◆ Stated task
Take the data below and repeat it exactly.

◆ Supplied material
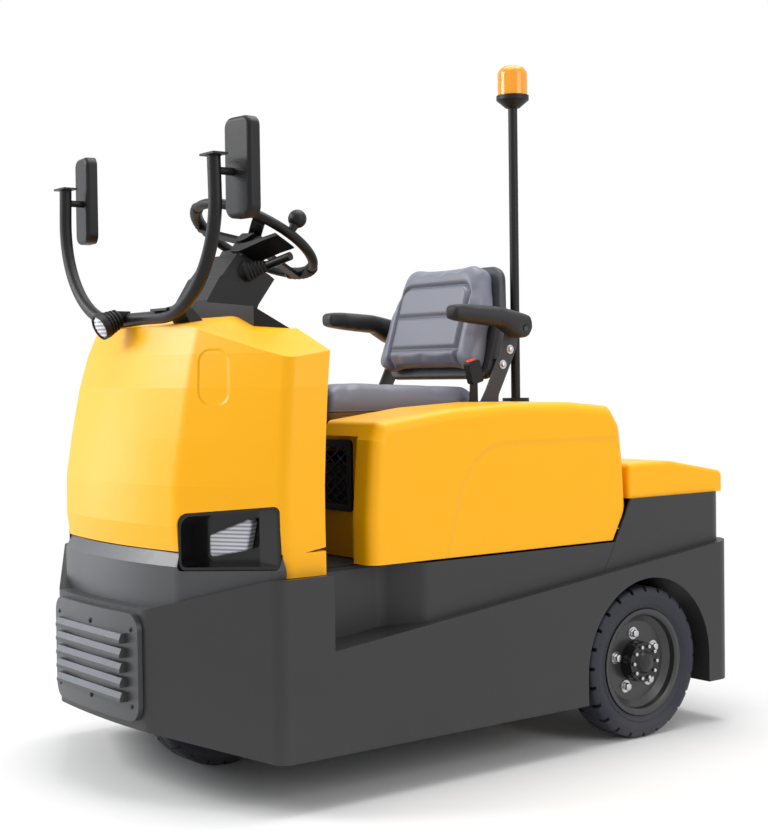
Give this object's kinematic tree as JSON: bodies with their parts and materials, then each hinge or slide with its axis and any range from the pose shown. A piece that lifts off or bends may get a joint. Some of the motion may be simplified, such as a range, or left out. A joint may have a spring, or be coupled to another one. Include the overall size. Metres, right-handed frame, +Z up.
{
  "type": "airport tow tractor",
  "caption": "Electric airport tow tractor: driver's seat on a tilting hood over the battery, yellow cowl, dark bumper, mast beacon and tow hitch.",
  "frame": {"origin": "on the floor, below the centre of the bounding box", "axes": "+Z up; the front faces -Y; the driver's left side is towards +X"},
  "size_m": [1.099, 1.82, 1.873],
  "materials": {
    "yellow_paint": "semi-gloss",
    "dark_cast_paint": "textured satin",
    "chassis_paint": "satin",
    "drive_paint": "matt",
    "hub_paint": "satin",
    "rim_paint": "satin",
    "tyre_rubber": "matt",
    "mat_rubber": "matt",
    "black_plastic": "fine grain",
    "pod_plastic": "gloss",
    "lamp_glass": "clear",
    "tail_lens": "gloss",
    "beacon_amber": "gloss, lets light through",
    "seat_vinyl": "grained",
    "shell_plastic": "grained",
    "bright_steel": "bright",
    "mirror_face": "polished",
    "battery_case": "matt"
  },
  "bodies": {
    "chassis": {"chassis_frame": "chassis_paint", "battery": "battery_case", "drive_axle": "drive_paint", "front_bumper": "dark_cast_paint", "louvre_cover": "black_plastic", "nose_apron": "black_plastic", "cowl": "yellow_paint", "headlamp_pods": "pod_plastic", "headlamp_lenses": "lamp_glass", "dash_box": "black_plastic", "bulkhead": "chassis_paint", "steering_console": "black_plastic", "shift_lever": "black_plastic", "floor_pan": "chassis_paint", "floor_mat": "mat_rubber", "pedals": "black_plastic", "side_skirt_left": "dark_cast_paint", "side_skirt_right": "dark_cast_paint", "tail_panel": "dark_cast_paint", "tail_cover": "yellow_paint", "tail_lamps": "tail_lens", "tow_hitch": "chassis_paint", "mirror_frame": "black_plastic", "mirror_housings": "black_plastic", "mirror_glasses": "mirror_face", "work_lamp": "black_plastic", "hood_hinge": "bright_steel"},
    "steering_fork": {"steering_fork": "drive_paint"},
    "front_wheel": {"front_rim": "rim_paint", "front_tyre": "tyre_rubber"},
    "rear_wheel_left": {"rear_rim_left": "rim_paint", "rear_tyre_left": "tyre_rubber", "rear_hub_left": "hub_paint"},
    "rear_wheel_right": {"rear_rim_right": "rim_paint", "rear_tyre_right": "tyre_rubber", "rear_hub_right": "hub_paint"},
    "steering_wheel": {"steering_wheel": "black_plastic"},
    "hitch_pin": {"hitch_pin": "bright_steel"},
    "hood": {"hood": "yellow_paint", "seat_vent": "black_plastic", "seat_base": "chassis_paint", "seat_cushion": "seat_vinyl", "seat_backrest": "seat_vinyl", "seat_back_shell": "shell_plastic", "seat_brackets": "shell_plastic", "belt_buckle": "black_plastic", "beacon_mast": "chassis_paint", "beacon_lens": "beacon_amber"},
    "armrest_left": {"armrest_left": "seat_vinyl"},
    "armrest_right": {"armrest_right": "seat_vinyl"}
  },
  "joints": [
    {"name": "steer", "type": "hinge", "parent": "chassis", "child": "steering_fork", "pos_m": [0, -0.54, 0.45], "axis": [0, 0, 1], "range_deg": [-75, 75]},
    {"name": "steering_wheel_turn", "type": "hinge", "parent": "chassis", "child": "steering_wheel", "pos_m": [0, -0.403, 1.368], "axis": [0, 0.503, 0.8643], "range_deg": [-600, 600]},
    {"name": "front_wheel_spin", "type": "hinge", "parent": "steering_fork", "child": "front_wheel", "pos_m": [0, -0.54, 0.2], "axis": [1, 0, 0], "continuous": true},
    {"name": "rear_wheel_spin_left", "type": "hinge", "parent": "chassis", "child": "rear_wheel_left", "pos_m": [0.4875, 0.5, 0.2075], "axis": [1, 0, 0], "continuous": true},
    {"name": "rear_wheel_spin_right", "type": "hinge", "parent": "chassis", "child": "rear_wheel_right", "pos_m": [-0.4875, 0.5, 0.2075], "axis": [1, 0, 0], "continuous": true},
    {"name": "hood_tilt", "type": "hinge", "parent": "chassis", "child": "hood", "pos_m": [0, 0.482, 0.77], "axis": [-1, 0, 0], "range_deg": [0, 50]},
    {"name": "armrest_tilt_left", "type": "hinge", "parent": "hood", "child": "armrest_left", "pos_m": [0.29, 0.278, 1.128], "axis": [-1, 0, 0], "range_deg": [0, 70]},
    {"name": "armrest_tilt_right", "type": "hinge", "parent": "hood", "child": "armrest_right", "pos_m": [-0.29, 0.278, 1.128], "axis": [-1, 0, 0], "range_deg": [0, 70]},
    {"name": "hitch_pin_lift", "type": "slide", "parent": "chassis", "child": "hitch_pin", "axis": [0, 0, 1], "range_m": [0, 0.09]}
  ],
  "couplings": [
    {"joint": "steering_wheel_turn", "follows": "steer", "ratio": 8}
  ]
}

◆ Result below
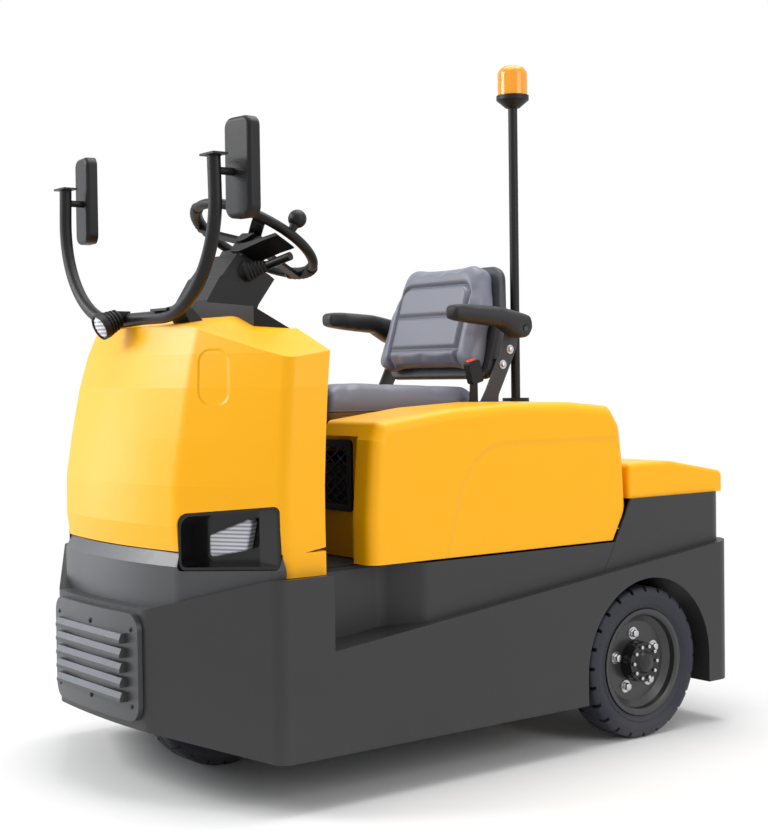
Give this object's kinematic tree as JSON: bodies with their parts and materials, then each hinge or slide with its axis and any range from the pose shown. A piece that lifts off or bends may get a joint. Some of the motion may be simplified, such as a range, or left out. A joint may have a spring, or be coupled to another one. Include the overall size. Metres, right-handed frame, +Z up.
{
  "type": "airport tow tractor",
  "caption": "Electric airport tow tractor: driver's seat on a tilting hood over the battery, yellow cowl, dark bumper, mast beacon and tow hitch.",
  "frame": {"origin": "on the floor, below the centre of the bounding box", "axes": "+Z up; the front faces -Y; the driver's left side is towards +X"},
  "size_m": [1.099, 1.82, 1.873],
  "materials": {
    "yellow_paint": "semi-gloss",
    "dark_cast_paint": "textured satin",
    "chassis_paint": "satin",
    "drive_paint": "matt",
    "hub_paint": "satin",
    "rim_paint": "satin",
    "tyre_rubber": "matt",
    "mat_rubber": "matt",
    "black_plastic": "fine grain",
    "pod_plastic": "gloss",
    "lamp_glass": "clear",
    "tail_lens": "gloss",
    "beacon_amber": "gloss, lets light through",
    "seat_vinyl": "grained",
    "shell_plastic": "grained",
    "bright_steel": "bright",
    "mirror_face": "polished",
    "battery_case": "matt"
  },
  "bodies": {
    "chassis": {"chassis_frame": "chassis_paint", "battery": "battery_case", "drive_axle": "drive_paint", "front_bumper": "dark_cast_paint", "louvre_cover": "black_plastic", "nose_apron": "black_plastic", "cowl": "yellow_paint", "headlamp_pods": "pod_plastic", "headlamp_lenses": "lamp_glass", "dash_box": "black_plastic", "bulkhead": "chassis_paint", "steering_console": "black_plastic", "shift_lever": "black_plastic", "floor_pan": "chassis_paint", "floor_mat": "mat_rubber", "pedals": "black_plastic", "side_skirt_left": "dark_cast_paint", "side_skirt_right": "dark_cast_paint", "tail_panel": "dark_cast_paint", "tail_cover": "yellow_paint", "tail_lamps": "tail_lens", "tow_hitch": "chassis_paint", "mirror_frame": "black_plastic", "mirror_housings": "black_plastic", "mirror_glasses": "mirror_face", "work_lamp": "black_plastic", "hood_hinge": "bright_steel"},
    "steering_fork": {"steering_fork": "drive_paint"},
    "front_wheel": {"front_rim": "rim_paint", "front_tyre": "tyre_rubber"},
    "rear_wheel_left": {"rear_rim_left": "rim_paint", "rear_tyre_left": "tyre_rubber", "rear_hub_left": "hub_paint"},
    "rear_wheel_right": {"rear_rim_right": "rim_paint", "rear_tyre_right": "tyre_rubber", "rear_hub_right": "hub_paint"},
    "steering_wheel": {"steering_wheel": "black_plastic"},
    "hitch_pin": {"hitch_pin": "bright_steel"},
    "hood": {"hood": "yellow_paint", "seat_vent": "black_plastic", "seat_base": "chassis_paint", "seat_cushion": "seat_vinyl", "seat_backrest": "seat_vinyl", "seat_back_shell": "shell_plastic", "seat_brackets": "shell_plastic", "belt_buckle": "black_plastic", "beacon_mast": "chassis_paint", "beacon_lens": "beacon_amber"},
    "armrest_left": {"armrest_left": "seat_vinyl"},
    "armrest_right": {"armrest_right": "seat_vinyl"}
  },
  "joints": [
    {"name": "steer", "type": "hinge", "parent": "chassis", "child": "steering_fork", "pos_m": [0, -0.54, 0.45], "axis": [0, 0, 1], "range_deg": [-75, 75]},
    {"name": "steering_wheel_turn", "type": "hinge", "parent": "chassis", "child": "steering_wheel", "pos_m": [0, -0.403, 1.368], "axis": [0, 0.503, 0.8643], "range_deg": [-600, 600]},
    {"name": "front_wheel_spin", "type": "hinge", "parent": "steering_fork", "child": "front_wheel", "pos_m": [0, -0.54, 0.2], "axis": [1, 0, 0], "continuous": true},
    {"name": "rear_wheel_spin_left", "type": "hinge", "parent": "chassis", "child": "rear_wheel_left", "pos_m": [0.4875, 0.5, 0.2075], "axis": [1, 0, 0], "continuous": true},
    {"name": "rear_wheel_spin_right", "type": "hinge", "parent": "chassis", "child": "rear_wheel_right", "pos_m": [-0.4875, 0.5, 0.2075], "axis": [1, 0, 0], "continuous": true},
    {"name": "hood_tilt", "type": "hinge", "parent": "chassis", "child": "hood", "pos_m": [0, 0.482, 0.77], "axis": [-1, 0, 0], "range_deg": [0, 50]},
    {"name": "armrest_tilt_left", "type": "hinge", "parent": "hood", "child": "armrest_left", "pos_m": [0.29, 0.278, 1.128], "axis": [-1, 0, 0], "range_deg": [0, 70]},
    {"name": "armrest_tilt_right", "type": "hinge", "parent": "hood", "child": "armrest_right", "pos_m": [-0.29, 0.278, 1.128], "axis": [-1, 0, 0], "range_deg": [0, 70]},
    {"name": "hitch_pin_lift", "type": "slide", "parent": "chassis", "child": "hitch_pin", "axis": [0, 0, 1], "range_m": [0, 0.09]}
  ],
  "couplings": [
    {"joint": "steering_wheel_turn", "follows": "steer", "ratio": 8}
  ]
}